LOG="/var/log/keepalived/notify.log"
echo "$(date '+%F %T') $INSTANCE $STATE begin" >> "$LOG"
# 解绑VIP
ip addr del ${VIP}/24 dev eth0 2>/dev/null
# 降级服务(示例:停止写服务)
systemctl stop nginx
logger -t keepalived "[$INSTANCE] to BACKUP, VIP removed"
echo "$(date '+%F %T') $INSTANCE $STATE done" >> "$LOG"

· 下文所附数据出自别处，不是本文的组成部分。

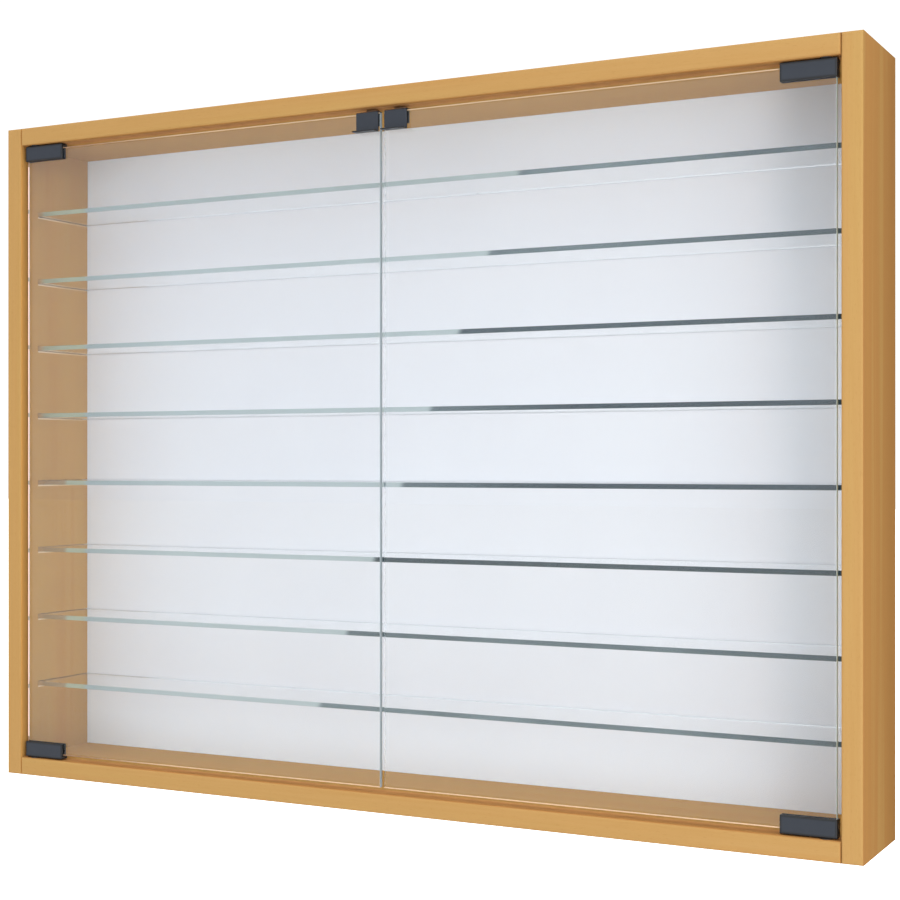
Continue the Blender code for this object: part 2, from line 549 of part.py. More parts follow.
def hinge(side, side_label, level, level_label, pivot):
    """Channel over the pane's corner with a closed outer end, two clamp screws and a pivot pin."""
    corner = f"{side_label}_{level_label}"
    outer = PANE_OUTER_X + SEAT_GAP + CLIP_END_WALL
    inner = outer - CLIP_LENGTH
    half_y = DOOR_THICKNESS / 2 + SEAT_GAP + CLIP_WALL
    low_z = PANE_EDGE_Z - CLIP_GRIP
    size, centre = box_between((side * inner, PIVOT_Y - half_y, level * low_z),
                               (side * outer, PIVOT_Y + half_y, level * CLIP_TOP_Z))
    name = f"{corner}_hinge_clip"
    clip = put(name, box_mesh(name, size, CLIP_ARRIS, CLIP_ARRIS_SEGMENTS), centre, SLATE_METAL, pivot)
    slot_half = DOOR_THICKNESS / 2 + SEAT_GAP
    slot_low = level * (low_z - CUT_OVERRUN)
    cut_box(clip, "pane_slot", (side * (inner - CUT_OVERRUN), PIVOT_Y - slot_half, slot_low),
            (side * (PANE_OUTER_X + SEAT_GAP), PIVOT_Y + slot_half, level * (PANE_EDGE_Z + SEAT_GAP)), pivot)
    cut_bore(clip, "pin_seat", PIN_RADIUS + SEAT_GAP,
             (side * PIVOT_X, PIVOT_Y, level * (CLIP_TOP_Z + CUT_OVERRUN)),
             (side * PIVOT_X, PIVOT_Y, level * (CLIP_TOP_Z - PIN_SEAT - SEAT_GAP)), pivot)
    screw_z = level * (PANE_EDGE_Z - CLIP_GRIP / 2)
    pane_rear = PANE_FRONT_Y + DOOR_THICKNESS
    clip_rear = PIVOT_Y + half_y
    for number in (1, 2):
        screw_x = side * (inner + CLAMP_SCREW_INSET + (number - 1) * CLAMP_SCREW_SPACING)
        cut_bore(clip, f"screw_hole_{number}", CLAMP_SCREW_RADIUS + SEAT_GAP, (screw_x, PIVOT_Y, screw_z),
                 (screw_x, clip_rear + CUT_OVERRUN, screw_z), pivot, SMALL_STEPS)
        start = pane_rear + SEAT_GAP
        end = clip_rear + CLAMP_SCREW_STAND
        name = f"{corner}_clamp_screw_{number}"
        screw = put(name, cylinder_mesh(name, CLAMP_SCREW_RADIUS, end - start, SMALL_STEPS),
                    (screw_x, (start + end) / 2, screw_z), BRIGHT_STEEL, pivot, (math.radians(90), 0, 0))
        cut_bore(screw, "socket", SOCKET_RADIUS, (screw_x, end + CUT_OVERRUN, screw_z),
                 (screw_x, end - SOCKET_DEPTH, screw_z), pivot, SOCKET_SIDES)
        shade_round(screw)
    foot = CLIP_TOP_Z - PIN_SEAT
    tip = INNER_Z + PIN_REACH
    length = tip - foot
    profile = ((0, length), (PIN_RADIUS - PIN_CHAMFER, length), (PIN_RADIUS, length - PIN_CHAMFER),
               (PIN_RADIUS, PIN_CHAMFER), (PIN_RADIUS - PIN_CHAMFER, 0), (0, 0))
    turned(f"{corner}_pivot_pin", profile, (side * PIVOT_X, PIVOT_Y, level * foot), BRIGHT_STEEL, pivot,
           (0 if level > 0 else math.radians(180), 0, 0))


def door_grip(side, label, pivot):
    """One bent strip: finger lip, front plate, bridge over the pane's edge and rear leg."""
    middle_x = side * (PANE_INNER_X + GRIP_INSET + GRIP_WIDTH / 2)
    front = PANE_FRONT_Y - SEAT_GAP - GRIP_SHEET / 2
    rear = PANE_FRONT_Y + DOOR_THICKNESS + SEAT_GAP + GRIP_SHEET / 2
    top = PANE_EDGE_Z + SEAT_GAP + GRIP_SHEET / 2
    bottom = top + GRIP_SHEET / 2 - GRIP_HEIGHT + GRIP_SHEET / 2
    path = ((front - GRIP_LIP - GRIP_SHEET / 2, bottom), (front, bottom), (front, top), (rear, top),
            (rear, top - GRIP_REAR_LEG))
    name = f"{label}_door_grip"
    mesh = bpy.data.meshes.new(name)
    form = bmesh.new()
    line = [form.verts.new((-GRIP_WIDTH / 2, y - PIVOT_Y, z)) for y, z in path]
    edges = [form.edges.new(pair) for pair in zip(line, line[1:])]
    swept = bmesh.ops.extrude_edge_only(form, edges=edges)["geom"]
    far = [item for item in swept if isinstance(item, bmesh.types.BMVert)]
    bmesh.ops.translate(form, verts=far, vec=(GRIP_WIDTH, 0, 0))
    folds = [edge for edge in form.edges if len(edge.link_faces) == 2]
    bmesh.ops.bevel(form, geom=folds, offset=GRIP_BEND, offset_type="OFFSET", segments=ROUNDING_SEGMENTS,
                    profile=0.5, affect="EDGES", material=-1)
    bmesh.ops.recalc_face_normals(form, faces=form.faces[:])
    form.to_mesh(mesh)
    form.free()
    grip = put(name, mesh, (middle_x, PIVOT_Y, 0), SLATE_METAL, pivot)
    sheet = grip.modifiers.new("sheet", "SOLIDIFY")
    sheet.thickness = GRIP_SHEET
    sheet.offset = 0.0
    sheet.use_even_offset = True


def door(side, label):
    """One pane with its two hinge clips and its grip, all carried by the pivot axis."""
    pivot = bpy.data.objects.new(f"{label}_door_pivot", None)
    PARTS.objects.link(pivot)
    pivot.location = (side * PIVOT_X, PIVOT_Y, 0)
    size, centre = box_between((side * PANE_INNER_X, PANE_FRONT_Y, -PANE_EDGE_Z),
                               (side * PANE_OUTER_X, PANE_FRONT_Y + DOOR_THICKNESS, PANE_EDGE_Z))
    name = f"{label}_door_glass"
    put(name, box_mesh(name, size, GLASS_ARRIS), centre, CLEAR_GLASS, pivot)
    for level, level_label in LEVELS:
        hinge(side, label, level, level_label, pivot)
    door_grip(side, label, pivot)


for side_sign, side_name in SIDES:
    side_panel(side_sign, side_name)
for level_sign, level_name in LEVELS:
    cross_board(level_sign, level_name)
back_panel()
glass_shelves()
for side_sign, side_name in SIDES:
    for level_sign, level_name in LEVELS:
        corner_joint(side_sign, side_name, level_sign, level_name)
        pivot_bush(side_sign, side_name, level_sign, level_name)
    hanger(side_sign, side_name)
    magnet_catch(side_sign, side_name)
    door(side_sign, side_name)
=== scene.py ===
import math

import bmesh
import bpy
from mathutils import Matrix, Vector


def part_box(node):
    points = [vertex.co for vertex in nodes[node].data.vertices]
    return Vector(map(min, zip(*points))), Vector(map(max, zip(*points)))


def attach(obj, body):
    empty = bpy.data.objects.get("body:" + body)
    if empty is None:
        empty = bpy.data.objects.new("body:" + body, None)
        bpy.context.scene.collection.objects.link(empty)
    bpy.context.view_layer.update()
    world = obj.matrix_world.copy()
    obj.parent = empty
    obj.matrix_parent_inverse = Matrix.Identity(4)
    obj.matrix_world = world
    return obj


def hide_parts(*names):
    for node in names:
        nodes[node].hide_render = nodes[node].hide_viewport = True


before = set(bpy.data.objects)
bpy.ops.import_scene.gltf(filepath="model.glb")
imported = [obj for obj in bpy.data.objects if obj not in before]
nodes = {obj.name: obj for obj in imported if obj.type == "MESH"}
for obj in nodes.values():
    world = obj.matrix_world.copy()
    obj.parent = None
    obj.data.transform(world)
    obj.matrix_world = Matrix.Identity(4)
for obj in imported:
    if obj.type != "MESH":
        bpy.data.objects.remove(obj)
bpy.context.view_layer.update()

# Camera
# The photograph is taken level, at about the cabinet's half height and from the right of its
# middle, with a long lens turned to the left. Places are in metres in the cabinet's own frame.
PHOTO_PIXELS = 900
FOCAL_PIXELS = 1707.98
HORIZON_ROW = 463.59
SENSOR = 36.0
CLIP_START = 0.05
CAMERA_PLACE = (0.705005, -1.320884, -0.011272)
CAMERA_TURN = (math.radians(90), 0, 0.4821)
camera_data = bpy.data.cameras.new("photo_camera")
camera_data.sensor_width = SENSOR
camera_data.lens = FOCAL_PIXELS / PHOTO_PIXELS * SENSOR
camera_data.shift_y = (HORIZON_ROW - PHOTO_PIXELS / 2) / PHOTO_PIXELS
camera_data.clip_start = CLIP_START
camera = bpy.data.objects.new("photo_camera", camera_data)
bpy.context.scene.collection.objects.link(camera)
camera.location = CAMERA_PLACE
camera.rotation_euler = CAMERA_TURN
bpy.context.scene.camera = camera


# Studio
# A soft room, brighter in front of the cabinet than behind it, with one large lamp to its right, a
# pale floor far below and black cloth round its rear. To the camera, and through glass toward the
# rear, the room is not what lights the cabinet but a clean white.
def wire(tree, kind, settings=None, sockets=None):
    """A node with its settings made and its sockets set, or linked where given another's output."""
    made = tree.nodes.new(kind)
    for name, value in (settings or {}).items():
        setattr(made, name, value)
    for key, value in (sockets or {}).items():
        if isinstance(value, bpy.types.NodeSocket):
            tree.links.new(value, made.inputs[key])
        else:
            made.inputs[key].default_value = value
    return made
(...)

# /etc/keepalived/scripts/notify_fault.sh
#!/bin/bash
INSTANCE="$1"; STATE="$2"
LOG="/var/log/keepalived/notify.log"
echo "$(date '+%F %T') $INSTANCE $STATE begin" >> "$LOG"
systemctl stop nginx
logger -t keepalived "[$INSTANCE] to FAULT, service stopped"
echo "$(date '+%F %T') $INSTANCE $STATE done" >> "$LOG"
# 授权可执行
sudo chmod +x /etc/keepalived/scripts/*.sh
故障处理流程(可执行步骤)#
- 事件发现:
chk_nginx连续失败触发FAULT或降级。 - 快速判定:通知脚本读取
$1/$2判断状态并执行幂等动作。 - 资源接管:MASTER 节点绑定 VIP 并拉起服务。
- 业务校验:脚本内
systemctl is-active或curl验证。 - 告警通知:通过
logger/HTTP webhook/邮件发送。 - 故障记录:写入
/var/log/keepalived/notify.log。 - 回切策略:设置
nopreempt或preempt_delay控制抖动。
排错与验证(含明确命令)#
# 查看 keepalived 运行状态
systemctl status keepalived
# 查看 VRRP 与脚本执行日志
journalctl -u keepalived -f
# 验证 VIP 是否绑定
ip addr show dev eth0 | grep 10.0.0.100
# 模拟故障:停止 nginx 触发降级
systemctl stop nginx
# 验证 notify.log 是否记录
tail -f /var/log/keepalived/notify.log
常见问题与处理:
- 脚本未执行:检查 enable_script_security 与脚本权限;确认脚本路径正确。
- 切换后服务未拉起:检查 systemctl 结果与 SELinux/防火墙。
- 频繁抖动:增加 preempt_delay,提高 fall 次数,脚本中避免耗时操作。
- VIP 绑定失败:检查网卡名称与 VIP/掩码配置是否匹配。
练习#
- 将
notify_master.sh增加curl http://127.0.0.1:80/health校验,并在失败时写入日志。 - 将
notify_fault.sh增加发送 HTTP 告警(自建 webhook 接口)。 - 通过
ip addr del/add模拟 VIP 漂移,观察notify.log记录是否完整。